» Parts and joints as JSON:
□ □ □

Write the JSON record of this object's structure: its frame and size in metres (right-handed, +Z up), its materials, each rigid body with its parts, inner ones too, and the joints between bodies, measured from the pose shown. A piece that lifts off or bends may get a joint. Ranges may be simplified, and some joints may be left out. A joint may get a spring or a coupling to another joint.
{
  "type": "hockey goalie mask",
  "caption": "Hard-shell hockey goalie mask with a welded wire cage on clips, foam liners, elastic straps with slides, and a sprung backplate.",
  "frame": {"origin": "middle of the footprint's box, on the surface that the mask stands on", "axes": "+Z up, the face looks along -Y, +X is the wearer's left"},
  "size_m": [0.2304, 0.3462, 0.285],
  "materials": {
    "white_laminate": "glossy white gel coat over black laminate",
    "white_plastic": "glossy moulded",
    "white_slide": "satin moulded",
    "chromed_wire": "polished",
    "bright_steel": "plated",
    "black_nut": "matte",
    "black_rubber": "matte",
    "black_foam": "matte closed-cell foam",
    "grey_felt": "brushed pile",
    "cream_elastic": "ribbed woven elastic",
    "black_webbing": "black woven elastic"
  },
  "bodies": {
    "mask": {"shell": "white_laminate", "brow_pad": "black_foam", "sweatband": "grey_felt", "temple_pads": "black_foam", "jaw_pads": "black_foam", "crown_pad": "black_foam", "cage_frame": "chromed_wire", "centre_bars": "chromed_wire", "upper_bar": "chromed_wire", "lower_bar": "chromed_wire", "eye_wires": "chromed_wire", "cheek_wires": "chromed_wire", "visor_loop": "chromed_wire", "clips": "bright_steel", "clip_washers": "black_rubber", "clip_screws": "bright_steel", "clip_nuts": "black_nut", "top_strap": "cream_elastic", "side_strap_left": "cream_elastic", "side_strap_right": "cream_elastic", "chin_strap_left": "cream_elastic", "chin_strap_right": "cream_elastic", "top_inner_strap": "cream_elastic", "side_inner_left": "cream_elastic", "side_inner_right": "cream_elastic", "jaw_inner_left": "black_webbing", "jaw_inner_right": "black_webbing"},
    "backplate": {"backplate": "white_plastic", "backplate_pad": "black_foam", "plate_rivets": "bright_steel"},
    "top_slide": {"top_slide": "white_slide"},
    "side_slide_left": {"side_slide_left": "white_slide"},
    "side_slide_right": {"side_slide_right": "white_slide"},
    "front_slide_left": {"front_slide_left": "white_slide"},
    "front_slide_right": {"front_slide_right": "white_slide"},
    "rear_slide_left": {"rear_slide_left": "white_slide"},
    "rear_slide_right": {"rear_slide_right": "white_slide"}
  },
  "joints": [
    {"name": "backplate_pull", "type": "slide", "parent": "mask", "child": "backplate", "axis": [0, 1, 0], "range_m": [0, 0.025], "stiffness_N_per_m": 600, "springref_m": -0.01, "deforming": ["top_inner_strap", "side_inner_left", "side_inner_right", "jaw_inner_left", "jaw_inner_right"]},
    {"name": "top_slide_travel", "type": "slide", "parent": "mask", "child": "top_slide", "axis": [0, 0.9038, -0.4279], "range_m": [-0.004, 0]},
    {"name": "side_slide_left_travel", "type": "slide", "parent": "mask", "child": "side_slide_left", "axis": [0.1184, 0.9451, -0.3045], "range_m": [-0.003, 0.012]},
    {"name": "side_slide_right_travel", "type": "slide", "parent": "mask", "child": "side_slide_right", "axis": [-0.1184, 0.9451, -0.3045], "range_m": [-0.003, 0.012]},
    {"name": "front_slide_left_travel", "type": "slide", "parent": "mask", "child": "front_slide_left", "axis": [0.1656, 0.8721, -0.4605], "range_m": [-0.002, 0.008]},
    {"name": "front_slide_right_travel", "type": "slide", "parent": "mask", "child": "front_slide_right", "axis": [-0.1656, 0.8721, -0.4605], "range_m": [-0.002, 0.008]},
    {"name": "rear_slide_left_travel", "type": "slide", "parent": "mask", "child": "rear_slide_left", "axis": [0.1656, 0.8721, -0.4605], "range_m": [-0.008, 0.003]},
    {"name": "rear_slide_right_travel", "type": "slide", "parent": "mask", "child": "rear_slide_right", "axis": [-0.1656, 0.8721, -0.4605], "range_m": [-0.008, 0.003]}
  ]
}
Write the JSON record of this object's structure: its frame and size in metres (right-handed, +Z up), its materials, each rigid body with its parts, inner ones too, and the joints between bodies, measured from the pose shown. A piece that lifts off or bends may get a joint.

□ □ □

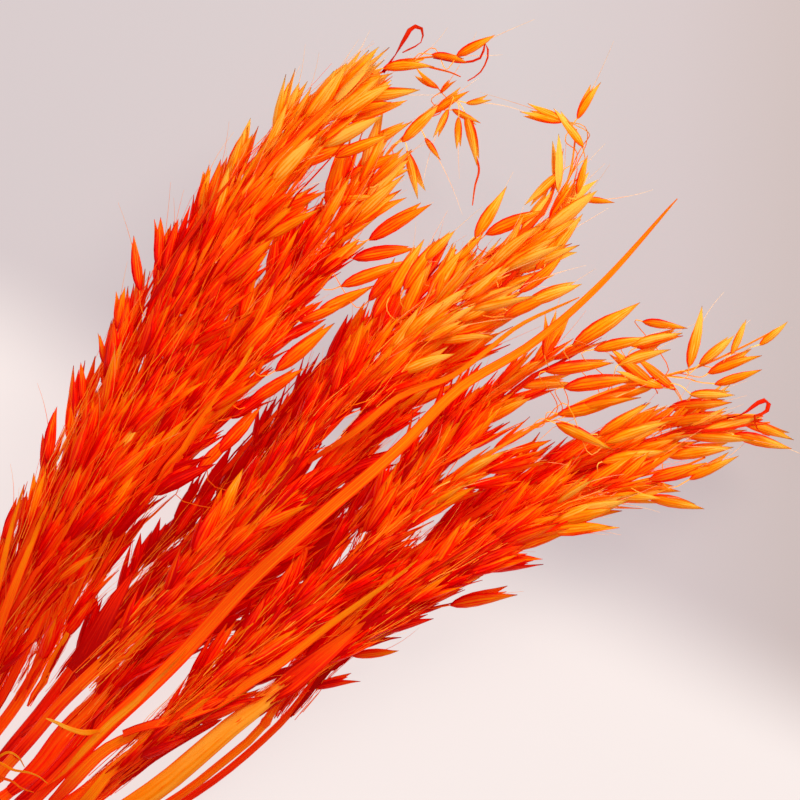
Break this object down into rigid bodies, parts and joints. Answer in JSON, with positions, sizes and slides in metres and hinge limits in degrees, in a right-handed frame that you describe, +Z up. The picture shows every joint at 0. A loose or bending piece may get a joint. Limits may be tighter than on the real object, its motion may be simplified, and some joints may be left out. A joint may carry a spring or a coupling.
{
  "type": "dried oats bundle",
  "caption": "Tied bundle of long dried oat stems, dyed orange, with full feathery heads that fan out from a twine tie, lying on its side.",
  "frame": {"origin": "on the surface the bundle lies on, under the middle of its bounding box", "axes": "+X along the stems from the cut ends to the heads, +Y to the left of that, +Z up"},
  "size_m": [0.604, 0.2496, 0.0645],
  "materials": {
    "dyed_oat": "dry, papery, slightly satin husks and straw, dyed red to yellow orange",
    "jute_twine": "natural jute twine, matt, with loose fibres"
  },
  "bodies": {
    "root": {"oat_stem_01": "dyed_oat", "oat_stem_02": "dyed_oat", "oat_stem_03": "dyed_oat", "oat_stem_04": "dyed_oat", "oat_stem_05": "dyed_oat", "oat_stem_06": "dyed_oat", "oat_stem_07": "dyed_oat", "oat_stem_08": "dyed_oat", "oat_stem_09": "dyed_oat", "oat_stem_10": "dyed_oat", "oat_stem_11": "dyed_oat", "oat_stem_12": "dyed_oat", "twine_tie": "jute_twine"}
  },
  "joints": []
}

□ □ □

» Exercise description: Only lines that contain the word "loose" are wanted; copy each of them.

» Result of this task:
Break this object down into rigid bodies, parts and joints. Answer in JSON, with positions, sizes and slides in metres and hinge limits in degrees, in a right-handed frame that you describe, +Z up. The picture shows every joint at 0. A loose or bending piece may get a joint. Limits may be tighter than on the real object, its motion may be simplified, and some joints may be left out. A joint may carry a spring or a coupling.
    "jute_twine": "natural jute twine, matt, with loose fibres"